▶ [Challenge]: Extract all of the data and reproduce it precisely.
┏━━
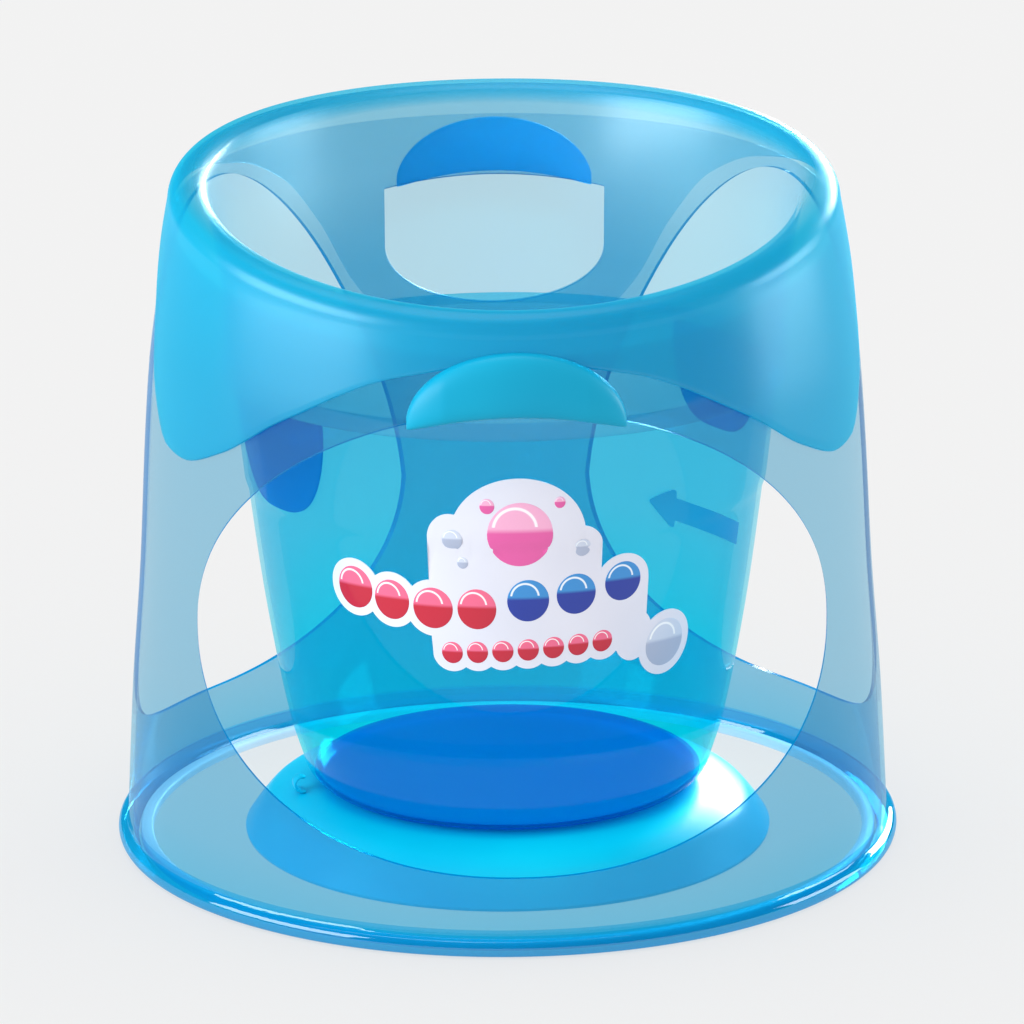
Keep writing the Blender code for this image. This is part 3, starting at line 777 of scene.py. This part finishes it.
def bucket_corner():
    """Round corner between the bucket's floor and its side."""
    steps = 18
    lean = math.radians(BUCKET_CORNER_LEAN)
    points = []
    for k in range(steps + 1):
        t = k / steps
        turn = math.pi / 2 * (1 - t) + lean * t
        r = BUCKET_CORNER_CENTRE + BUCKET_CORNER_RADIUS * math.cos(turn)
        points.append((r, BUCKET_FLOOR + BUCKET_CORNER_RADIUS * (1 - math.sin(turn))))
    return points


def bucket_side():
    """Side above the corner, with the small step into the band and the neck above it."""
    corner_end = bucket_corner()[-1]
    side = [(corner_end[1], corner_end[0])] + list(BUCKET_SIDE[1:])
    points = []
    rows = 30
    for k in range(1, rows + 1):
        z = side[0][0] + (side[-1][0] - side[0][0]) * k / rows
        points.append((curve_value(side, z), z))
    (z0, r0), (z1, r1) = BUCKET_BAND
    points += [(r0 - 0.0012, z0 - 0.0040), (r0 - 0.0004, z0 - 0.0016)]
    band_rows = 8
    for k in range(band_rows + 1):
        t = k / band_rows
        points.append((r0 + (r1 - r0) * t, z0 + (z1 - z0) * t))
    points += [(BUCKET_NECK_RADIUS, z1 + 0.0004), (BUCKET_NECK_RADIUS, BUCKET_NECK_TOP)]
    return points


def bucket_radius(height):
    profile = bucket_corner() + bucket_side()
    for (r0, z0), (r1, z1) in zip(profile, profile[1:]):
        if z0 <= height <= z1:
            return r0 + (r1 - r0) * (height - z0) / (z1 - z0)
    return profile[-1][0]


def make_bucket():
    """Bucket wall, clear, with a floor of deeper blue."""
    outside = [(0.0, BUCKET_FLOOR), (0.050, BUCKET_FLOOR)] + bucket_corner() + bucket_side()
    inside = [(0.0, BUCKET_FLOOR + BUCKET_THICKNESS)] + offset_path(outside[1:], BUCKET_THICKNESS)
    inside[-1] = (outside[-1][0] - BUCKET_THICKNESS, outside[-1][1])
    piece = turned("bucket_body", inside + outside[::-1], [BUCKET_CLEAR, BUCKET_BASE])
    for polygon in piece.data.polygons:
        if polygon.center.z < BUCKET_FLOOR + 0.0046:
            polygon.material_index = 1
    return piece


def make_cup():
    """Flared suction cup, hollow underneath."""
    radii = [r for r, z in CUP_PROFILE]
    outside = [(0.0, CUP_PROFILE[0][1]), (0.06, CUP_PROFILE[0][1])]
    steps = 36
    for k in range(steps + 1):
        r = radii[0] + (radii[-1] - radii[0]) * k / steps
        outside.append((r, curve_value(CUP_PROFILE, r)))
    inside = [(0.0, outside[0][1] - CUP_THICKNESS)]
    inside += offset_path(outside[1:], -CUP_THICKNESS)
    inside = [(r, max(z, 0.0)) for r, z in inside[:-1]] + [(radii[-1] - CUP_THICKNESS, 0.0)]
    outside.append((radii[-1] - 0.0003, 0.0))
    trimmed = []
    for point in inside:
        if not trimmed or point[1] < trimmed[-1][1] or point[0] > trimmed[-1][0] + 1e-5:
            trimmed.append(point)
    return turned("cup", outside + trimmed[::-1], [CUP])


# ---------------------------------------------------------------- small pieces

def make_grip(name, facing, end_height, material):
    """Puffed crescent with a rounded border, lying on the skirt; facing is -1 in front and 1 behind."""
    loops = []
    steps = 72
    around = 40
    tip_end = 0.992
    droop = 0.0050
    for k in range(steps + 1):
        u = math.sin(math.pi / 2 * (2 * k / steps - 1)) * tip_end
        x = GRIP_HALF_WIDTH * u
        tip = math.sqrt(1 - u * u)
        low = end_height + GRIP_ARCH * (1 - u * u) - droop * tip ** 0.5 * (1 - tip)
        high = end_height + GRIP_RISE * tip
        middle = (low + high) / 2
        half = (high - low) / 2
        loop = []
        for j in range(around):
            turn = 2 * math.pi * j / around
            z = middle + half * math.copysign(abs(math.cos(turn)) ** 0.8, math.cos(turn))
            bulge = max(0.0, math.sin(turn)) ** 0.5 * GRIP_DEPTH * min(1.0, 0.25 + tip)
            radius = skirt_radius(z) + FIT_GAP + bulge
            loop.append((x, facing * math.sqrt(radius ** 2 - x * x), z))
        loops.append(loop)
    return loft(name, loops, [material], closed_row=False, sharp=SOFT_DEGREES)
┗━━
▶ [Task answer]:
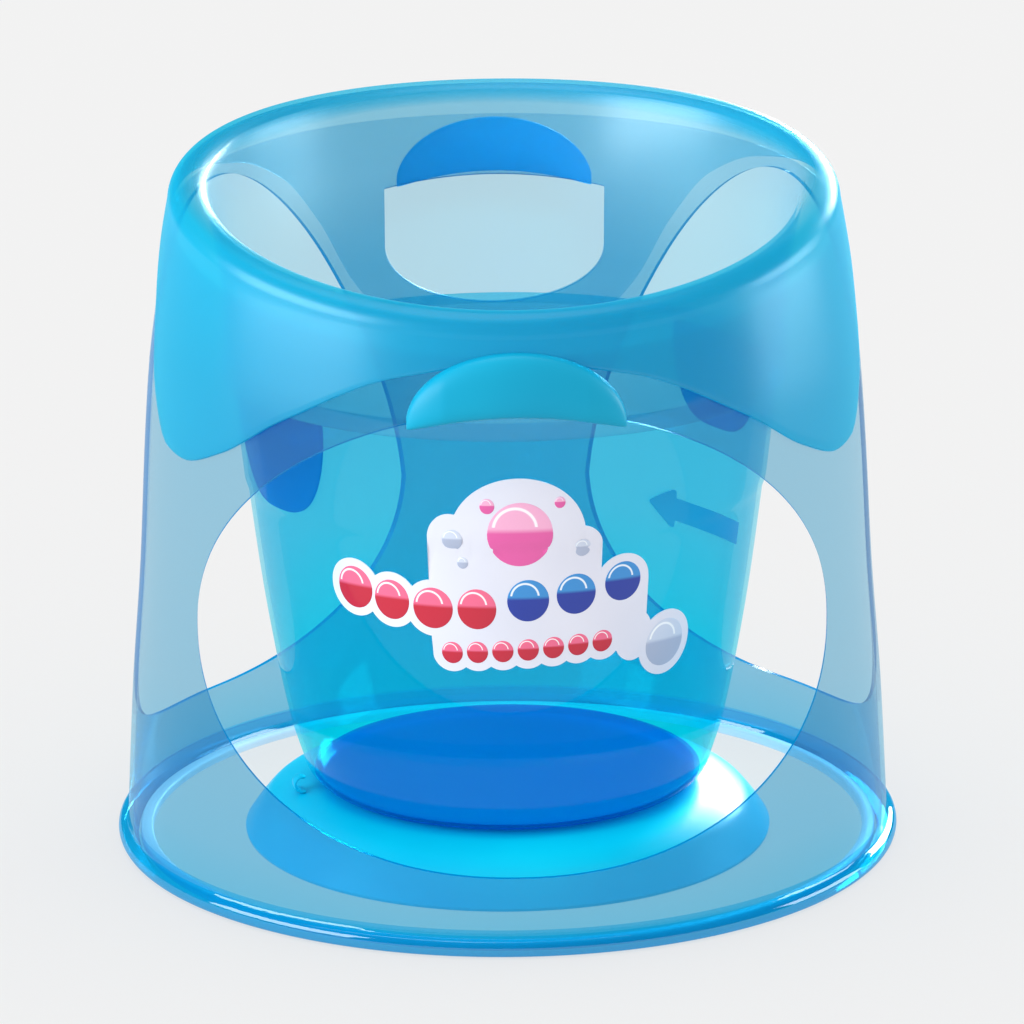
Keep writing the Blender code for this image. This is part 3, starting at line 777 of scene.py. This part finishes it.
def bucket_corner():
    """Round corner between the bucket's floor and its side."""
    steps = 18
    lean = math.radians(BUCKET_CORNER_LEAN)
    points = []
    for k in range(steps + 1):
        t = k / steps
        turn = math.pi / 2 * (1 - t) + lean * t
        r = BUCKET_CORNER_CENTRE + BUCKET_CORNER_RADIUS * math.cos(turn)
        points.append((r, BUCKET_FLOOR + BUCKET_CORNER_RADIUS * (1 - math.sin(turn))))
    return points


def bucket_side():
    """Side above the corner, with the small step into the band and the neck above it."""
    corner_end = bucket_corner()[-1]
    side = [(corner_end[1], corner_end[0])] + list(BUCKET_SIDE[1:])
    points = []
    rows = 30
    for k in range(1, rows + 1):
        z = side[0][0] + (side[-1][0] - side[0][0]) * k / rows
        points.append((curve_value(side, z), z))
    (z0, r0), (z1, r1) = BUCKET_BAND
    points += [(r0 - 0.0012, z0 - 0.0040), (r0 - 0.0004, z0 - 0.0016)]
    band_rows = 8
    for k in range(band_rows + 1):
        t = k / band_rows
        points.append((r0 + (r1 - r0) * t, z0 + (z1 - z0) * t))
    points += [(BUCKET_NECK_RADIUS, z1 + 0.0004), (BUCKET_NECK_RADIUS, BUCKET_NECK_TOP)]
    return points


def bucket_radius(height):
    profile = bucket_corner() + bucket_side()
    for (r0, z0), (r1, z1) in zip(profile, profile[1:]):
        if z0 <= height <= z1:
            return r0 + (r1 - r0) * (height - z0) / (z1 - z0)
    return profile[-1][0]


def make_bucket():
    """Bucket wall, clear, with a floor of deeper blue."""
    outside = [(0.0, BUCKET_FLOOR), (0.050, BUCKET_FLOOR)] + bucket_corner() + bucket_side()
    inside = [(0.0, BUCKET_FLOOR + BUCKET_THICKNESS)] + offset_path(outside[1:], BUCKET_THICKNESS)
    inside[-1] = (outside[-1][0] - BUCKET_THICKNESS, outside[-1][1])
    piece = turned("bucket_body", inside + outside[::-1], [BUCKET_CLEAR, BUCKET_BASE])
    for polygon in piece.data.polygons:
        if polygon.center.z < BUCKET_FLOOR + 0.0046:
            polygon.material_index = 1
    return piece


def make_cup():
    """Flared suction cup, hollow underneath."""
    radii = [r for r, z in CUP_PROFILE]
    outside = [(0.0, CUP_PROFILE[0][1]), (0.06, CUP_PROFILE[0][1])]
    steps = 36
    for k in range(steps + 1):
        r = radii[0] + (radii[-1] - radii[0]) * k / steps
        outside.append((r, curve_value(CUP_PROFILE, r)))
    inside = [(0.0, outside[0][1] - CUP_THICKNESS)]
    inside += offset_path(outside[1:], -CUP_THICKNESS)
    inside = [(r, max(z, 0.0)) for r, z in inside[:-1]] + [(radii[-1] - CUP_THICKNESS, 0.0)]
    outside.append((radii[-1] - 0.0003, 0.0))
    trimmed = []
    for point in inside:
        if not trimmed or point[1] < trimmed[-1][1] or point[0] > trimmed[-1][0] + 1e-5:
            trimmed.append(point)
    return turned("cup", outside + trimmed[::-1], [CUP])


# ---------------------------------------------------------------- small pieces

def make_grip(name, facing, end_height, material):
    """Puffed crescent with a rounded border, lying on the skirt; facing is -1 in front and 1 behind."""
    loops = []
    steps = 72
    around = 40
    tip_end = 0.992
    droop = 0.0050
    for k in range(steps + 1):
        u = math.sin(math.pi / 2 * (2 * k / steps - 1)) * tip_end
        x = GRIP_HALF_WIDTH * u
        tip = math.sqrt(1 - u * u)
        low = end_height + GRIP_ARCH * (1 - u * u) - droop * tip ** 0.5 * (1 - tip)
        high = end_height + GRIP_RISE * tip
        middle = (low + high) / 2
        half = (high - low) / 2
        loop = []
        for j in range(around):
            turn = 2 * math.pi * j / around
            z = middle + half * math.copysign(abs(math.cos(turn)) ** 0.8, math.cos(turn))
            bulge = max(0.0, math.sin(turn)) ** 0.5 * GRIP_DEPTH * min(1.0, 0.25 + tip)
            radius = skirt_radius(z) + FIT_GAP + bulge
            loop.append((x, facing * math.sqrt(radius ** 2 - x * x), z))
        loops.append(loop)
    return loft(name, loops, [material], closed_row=False, sharp=SOFT_DEGREES)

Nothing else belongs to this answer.